Water's anomalous specific heat
Among the substances NCERT tabulates, water stands out: its specific heat capacity of $4186~\text{J kg}^{-1}\text{K}^{-1}$ is the highest of the common materials, several times that of metals. So much heat is absorbed for so little temperature rise because a large share of the energy goes into rearranging the network of hydrogen bonds between water molecules rather than into raising their kinetic energy directly.
This single number explains a string of NCERT applications. Water is used as a coolant in automobile radiators because it can soak up a great deal of engine heat for a modest temperature rise. It is used as a heater in hot-water bags because, having stored that heat, it releases it slowly. On a planetary scale, water warms up more slowly than land during summer, so a sea breeze has a cooling effect; in desert regions, by contrast, the dry earth heats quickly by day and cools quickly by night. The high specific heat of water is the quiet regulator of coastal climate.

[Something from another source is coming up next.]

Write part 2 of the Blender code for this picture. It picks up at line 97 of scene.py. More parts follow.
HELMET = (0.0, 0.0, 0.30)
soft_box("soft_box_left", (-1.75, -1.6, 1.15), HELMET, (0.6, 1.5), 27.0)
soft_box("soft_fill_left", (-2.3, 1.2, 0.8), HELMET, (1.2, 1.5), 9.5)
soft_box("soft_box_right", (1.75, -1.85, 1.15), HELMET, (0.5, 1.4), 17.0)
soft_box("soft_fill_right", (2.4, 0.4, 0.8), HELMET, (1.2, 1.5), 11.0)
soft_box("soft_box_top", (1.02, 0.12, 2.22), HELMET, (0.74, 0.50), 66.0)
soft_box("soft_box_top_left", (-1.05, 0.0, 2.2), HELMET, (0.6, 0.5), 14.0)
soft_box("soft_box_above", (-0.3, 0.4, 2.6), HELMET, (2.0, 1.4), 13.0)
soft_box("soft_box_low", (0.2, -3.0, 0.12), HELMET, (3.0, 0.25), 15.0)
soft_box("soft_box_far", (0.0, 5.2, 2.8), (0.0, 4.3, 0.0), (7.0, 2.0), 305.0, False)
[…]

NCERT specific-heat values
These are the room-temperature, atmospheric-pressure values NCERT lists in Table 10.3. Use them directly in NEET numericals; do not round mid-calculation.
| Substance | Specific heat capacity (J kg⁻¹ K⁻¹) |
|---|---|
| Water | 4186.0 |
| Kerosene | 2118 |
| Ice | 2060 |
| Edible oil | 1965 |
| Aluminium | 900.0 |
| Carbon | 506.5 |
| Copper | 386.4 |
| Silver | 236.1 |
| Tungsten | 134.4 |
| Lead | 127.7 |
Two patterns are worth committing to memory. Liquids and ice cluster high (water far above the rest); dense metals such as lead and tungsten sit low. A low specific heat means a substance heats up and cools down with very little heat exchanged — the opposite of water's behaviour.

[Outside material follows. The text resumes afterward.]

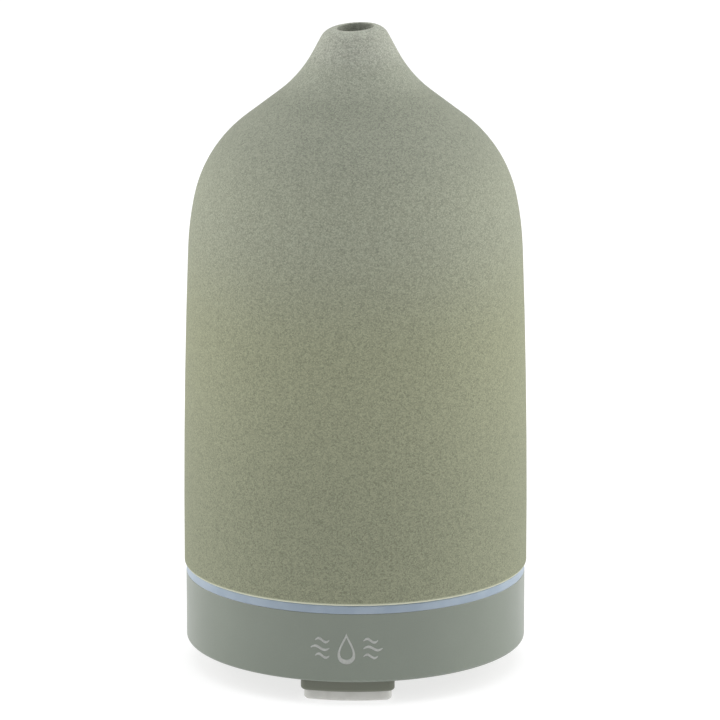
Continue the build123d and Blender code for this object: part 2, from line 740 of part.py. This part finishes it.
def main_board():
    body = disc(BOARD_R, BOARD_LOW, BOARD_LOW + BOARD_T)
    around = (BOARD_LOW - PAST, BOARD_LOW + BOARD_T + PAST)
    body -= block((DUCT_X[0] - 0.6, BOARD_R + PAST), thinned(DUCT_Y, -0.6), around)
    for at in places(BOARD_SCREWS):
        body -= disc(1.1, *around, at)
    return body - disc(3.0, *around, (-4, -12))


def board_capacitors():
    cans = []
    for at, radius, length in CAPACITORS:
        low = BOARD_LOW - length
        cans.append(softened(disc(radius, low, BOARD_LOW, at), 0.5, low))
    return group(cans)


def board_inductor():
    low, flange_t = BOARD_LOW - 8.0, 1.2
    core_r, flange_r = INDUCTOR_R
    body = disc(core_r, low, BOARD_LOW, INDUCTOR_AT)
    body += disc(flange_r, low, low + flange_t, INDUCTOR_AT)
    return body + disc(flange_r, BOARD_LOW - flange_t, BOARD_LOW, INDUCTOR_AT)


def power_transistor():
    body = block(TRANSISTOR_X, TRANSISTOR_Y, (BOARD_LOW - 12.0, BOARD_LOW - 3.0))
    for x in LEG_X:
        body += block(about(x, 0.4), about(20.5, 0.3), (BOARD_LOW - 3.0 - FUSE, BOARD_LOW))
    return body


def heat_sink():
    """A finned plate behind the transistor."""
    z = (BOARD_LOW - 13.0, BOARD_LOW - 1.0)
    back = TRANSISTOR_Y[1] + SINK_T
    body = block(SINK_X, (TRANSISTOR_Y[1], back), z)
    for n in range(FINS):
        x = SINK_X[0] + 0.2 + FIN_PITCH * n
        body += block((x, x + 0.8), (back - FUSE, back + 2.2), z)
    return body


def control_chip():
    body = block(about(0, 4.4), about(0, 2.0), (BOARD_LOW - 1.7, BOARD_LOW - 0.2))
    for n in range(CHIP_LEGS):
        x = CHIP_PITCH * (n - (CHIP_LEGS - 1) / 2)
        for side in (-1, 1):
            y = sorted((side * 1.9, side * 3.0))
            body += block(about(x, 0.2), y, (BOARD_LOW - 0.5, BOARD_LOW))
    return body


def board_connectors():
    plugs = []
    for x, y in CONNECTORS:
        wide, deep = about(x, 3.7), about(y, 2.8)
        plug = block(wide, deep, (BOARD_LOW - CONNECTOR_H, BOARD_LOW))
        inside = (BOARD_LOW - CONNECTOR_H - PAST, BOARD_LOW - 1.2)
        plug -= block(thinned(wide, CONNECTOR_WALL), thinned(deep, CONNECTOR_WALL), inside)
        for pin_x in about(x, 1.25):
            plug += block(about(pin_x, 0.3), about(y, 0.3), (BOARD_LOW - 4.8, BOARD_LOW - 1.0))
        plugs.append(plug)
    return group(plugs)


# ---- Light board ----
LIGHT_BOARD_TOP = DECK_LOW - 0.8
LIGHT_BOARD_T = 1.2
LIGHT_BOARD_R = (35.4, 42.4)


def light_board():
    """A flat ring, notched where the base screws' bosses pass."""
    z = (LIGHT_BOARD_TOP - LIGHT_BOARD_T, LIGHT_BOARD_TOP)
    body = ring(LIGHT_BOARD_R[1], LIGHT_BOARD_R[0], *z)
    notch_r, cut = BOSS_R + 0.3, (z[0] - PAST, z[1] + PAST)
    for radius, azimuth in BASE_SCREWS:
        body -= disc(notch_r, *cut, polar(radius, azimuth))
        body -= slab((LIGHT_BOARD_R[0] - PAST, radius), 2 * notch_r, cut, azimuth)
    return body


def ring_leds():
    lamps = []
    for azimuth in LED_AZIMUTHS:
        low, shoulder = LIGHT_BOARD_TOP, LIGHT_BOARD_TOP + 0.8
        lamp = slab(about(LED_RING_R, 1.4), 2.2, (low, shoulder), azimuth)
        lamp += disc(1.0, shoulder - FUSE, shoulder + 0.6, polar(LED_RING_R, azimuth))
        lamps.append(lamp)
    return group(lamps)


# ---- Fasteners ----
def base_screws():
    tip = BOSS_LOW + 9
    return group(screw(at, BASE_LOW + 0.2, 2.2, 1.4, 1.08, tip) for at in places(BASE_SCREWS))


def tank_screws():
    head, tip = 1.6, BASE_TOP + 8
    return group(screw(at, DECK_LOW - head, 2.2, head, 1.08, tip) for at in places(TANK_SCREWS))


def board_screws():
    head, tip = 1.4, BOARD_LOW + 6.5
    return group(screw(at, BOARD_LOW - head, 1.8, head, 0.88, tip) for at in places(BOARD_SCREWS))


def clamp_screws():
    head, tip = 1.3, SEAT_LOW + 2.6
    return group(screw(at, SEAT_LOW - CLAMP_T - head, 1.7, head, 0.88, tip) for at in places(CLAMP_SCREWS))


SINGLE_PARTS = [
    ceramic_cover,
    inner_lid,
    water_tank,
    tank_gasket,
    light_ring,
    base_housing,
    bottom_plate,
    base_screws,
    tank_screws,
    transducer_disc,
    piezo_element,
    transducer_seal,
    transducer_clamp,
    clamp_screws,
    fan_case,
    fan_cover,
    fan_impeller,
    fan_shaft,
    fan_bearing,
    fan_magnet,
    fan_stator,
    fan_coils,
    fan_board,
    fan_screws,
    air_duct,
    duct_gasket,
    main_board,
    board_capacitors,
    board_inductor,
    power_transistor,
    heat_sink,
    control_chip,
    board_connectors,
    board_screws,
    light_board,
    ring_leds,
    dc_socket,
    dc_pin,
    dc_contacts,
]


def main():
    os.makedirs("parts", exist_ok=True)
    shapes = {make.__name__: make() for make in SINGLE_PARTS}
    for place, azimuth in FOOT_AZIMUTHS.items():
        shapes[f"foot_pad_{place}"] = foot_pad(azimuth)
    for name, azimuth in BUTTONS.items():
        shapes[f"{name}_button"] = push_button(azimuth)
        shapes[f"{name}_switch_plunger"] = switch_plunger(azimuth)
        shapes[f"{name}_switch"] = switch_body(azimuth)
        shapes[f"{name}_switch_board"] = switch_board(azimuth)
    for name, shape in shapes.items():
        export_step(shape, f"parts/{name}.step")


main()
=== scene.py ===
import json
from math import atan2, cos, pi, radians, sin, tau

import bmesh
import bpy
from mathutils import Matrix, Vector


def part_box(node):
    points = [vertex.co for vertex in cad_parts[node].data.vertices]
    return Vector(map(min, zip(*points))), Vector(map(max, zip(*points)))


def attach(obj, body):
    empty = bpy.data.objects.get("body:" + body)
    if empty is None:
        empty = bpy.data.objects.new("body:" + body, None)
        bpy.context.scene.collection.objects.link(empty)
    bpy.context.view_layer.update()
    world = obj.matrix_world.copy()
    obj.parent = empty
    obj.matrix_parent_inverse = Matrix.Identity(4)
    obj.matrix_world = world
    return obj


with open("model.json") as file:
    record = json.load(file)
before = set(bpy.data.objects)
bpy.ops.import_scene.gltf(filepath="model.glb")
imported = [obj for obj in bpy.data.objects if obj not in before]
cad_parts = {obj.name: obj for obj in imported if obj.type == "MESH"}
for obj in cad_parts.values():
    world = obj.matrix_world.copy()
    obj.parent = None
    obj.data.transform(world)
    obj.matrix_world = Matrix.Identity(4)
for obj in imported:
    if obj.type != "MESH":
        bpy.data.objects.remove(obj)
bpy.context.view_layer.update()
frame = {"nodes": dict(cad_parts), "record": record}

# The diffuser stands on z = 0 with its axis on z. Its front faces -y.
MM = 0.001
base_low, base_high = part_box("base_housing")
cover_low, cover_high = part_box("ceramic_cover")
BASE_R = base_high.x
SEAM_Z = cover_low.z
TOP_Z = cover_high.z


# ---- Node helpers ----
class Paint:
    """A procedural material: a Principled shader and small functions that feed it."""

    def __init__(self, name, roughness=0.5, **sockets):
        self.material = bpy.data.materials.new(name)
        self.material.use_nodes = True
        self.nodes = self.material.node_tree.nodes
        self.links = self.material.node_tree.links
        self.shader = self.nodes["Principled BSDF"]
        self.shader.inputs["Roughness"].default_value = roughness
        for socket, value in sockets.items():
            self.shader.inputs[socket.replace("_", " ")].default_value = value
        self.place = self.nodes.new("ShaderNodeTexCoord").outputs["Object"]

    def node(self, kind, inputs=(), **settings):
        made = self.nodes.new("ShaderNode" + kind)
        for key, value in settings.items():
            setattr(made, key, value)
        for key, value in dict(inputs).items():
            if isinstance(value, bpy.types.NodeSocket):
                self.links.new(value, made.inputs[key])
            else:
                made.inputs[key].default_value = value
        return made

    def noise(self, grain, detail):
        """Noise with features of about one grain, in metres."""
        inputs = {"Vector": self.place, "Scale": 1 / grain, "Detail": detail}
        return self.node("TexNoise", inputs).outputs["Fac"]

    def grains(self, size):
        """Sand: a point's distance from the middle of its grain, 0 to about 0.8, and that grain's tone."""
        made = self.node("TexVoronoi", {"Vector": self.place, "Scale": 1 / size})
        tone = self.node("SeparateColor", {"Color": made.outputs["Color"]}).outputs[0]
        return made.outputs["Distance"], tone

    def gray(self, value):
        return self.node("CombineColor", {0: value, 1: value, 2: value}).outputs[0]

    def height(self):
        return self.node("SeparateXYZ", {"Vector": self.place}).outputs["Z"]

    def remap(self, value, low, high, to_low=0.0, to_high=1.0):
        inputs = {"Value": value, "From Min": low, "From Max": high, "To Min": to_low, "To Max": to_high}
        return self.node("MapRange", inputs, interpolation_type="SMOOTHSTEP").outputs["Result"]

    def math(self, operation, a, b):
        return self.node("Math", {0: a, 1: b}, operation=operation).outputs[0]

    def mix(self, factor, a, b, blend="MIX"):
        made = self.node("Mix", data_type="RGBA", blend_type=blend)
        for index, value in ((0, factor), (6, a), (7, b)):
            if isinstance(value, bpy.types.NodeSocket):
                self.links.new(value, made.inputs[index])
            elif index:
                made.inputs[index].default_value = (*value[:3], 1.0)
            else:
                made.inputs[index].default_value = value
        return made.outputs[2]

    def color(self, socket):
        self.links.new(socket, self.shader.inputs["Base Color"])

    def rough(self, socket):
        self.links.new(socket, self.shader.inputs["Roughness"])

    def bump(self, socket, depth, strength=1.0):
        """Adds a relief of this depth, in metres, on top of any already there."""
        made = self.node("Bump", {"Height": socket, "Distance": depth, "Strength": strength})
        before = self.shader.inputs["Normal"].links
        if before:
            self.links.new(before[0].from_socket, made.inputs["Normal"])
        self.links.new(made.outputs["Normal"], self.shader.inputs["Normal"])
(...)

Specific heat capacity in one breath
- Heat capacity $S = \Delta Q/\Delta T$, unit $\text{J K}^{-1}$ — extensive, depends on amount of substance.
- Specific heat capacity $s = \Delta Q/(m\,\Delta T)$, unit $\text{J kg}^{-1}\text{K}^{-1}$ — intensive, per unit mass.
- Molar specific heat $C = \Delta Q/(\mu\,\Delta T)$, unit $\text{J mol}^{-1}\text{K}^{-1}$; links: $S = m\,s = \mu\,C$ and $C = M\,s$.
- Working formula (no phase change): $\Delta Q = m\,s\,\Delta T$.
- For a gas $C_p > C_v$; Mayer's relation $C_p - C_v = R$, with $R = 8.31~\text{J mol}^{-1}\text{K}^{-1}$.
- Water has the highest specific heat among common substances, $4186~\text{J kg}^{-1}\text{K}^{-1}$ — coolant, heater, climate moderator.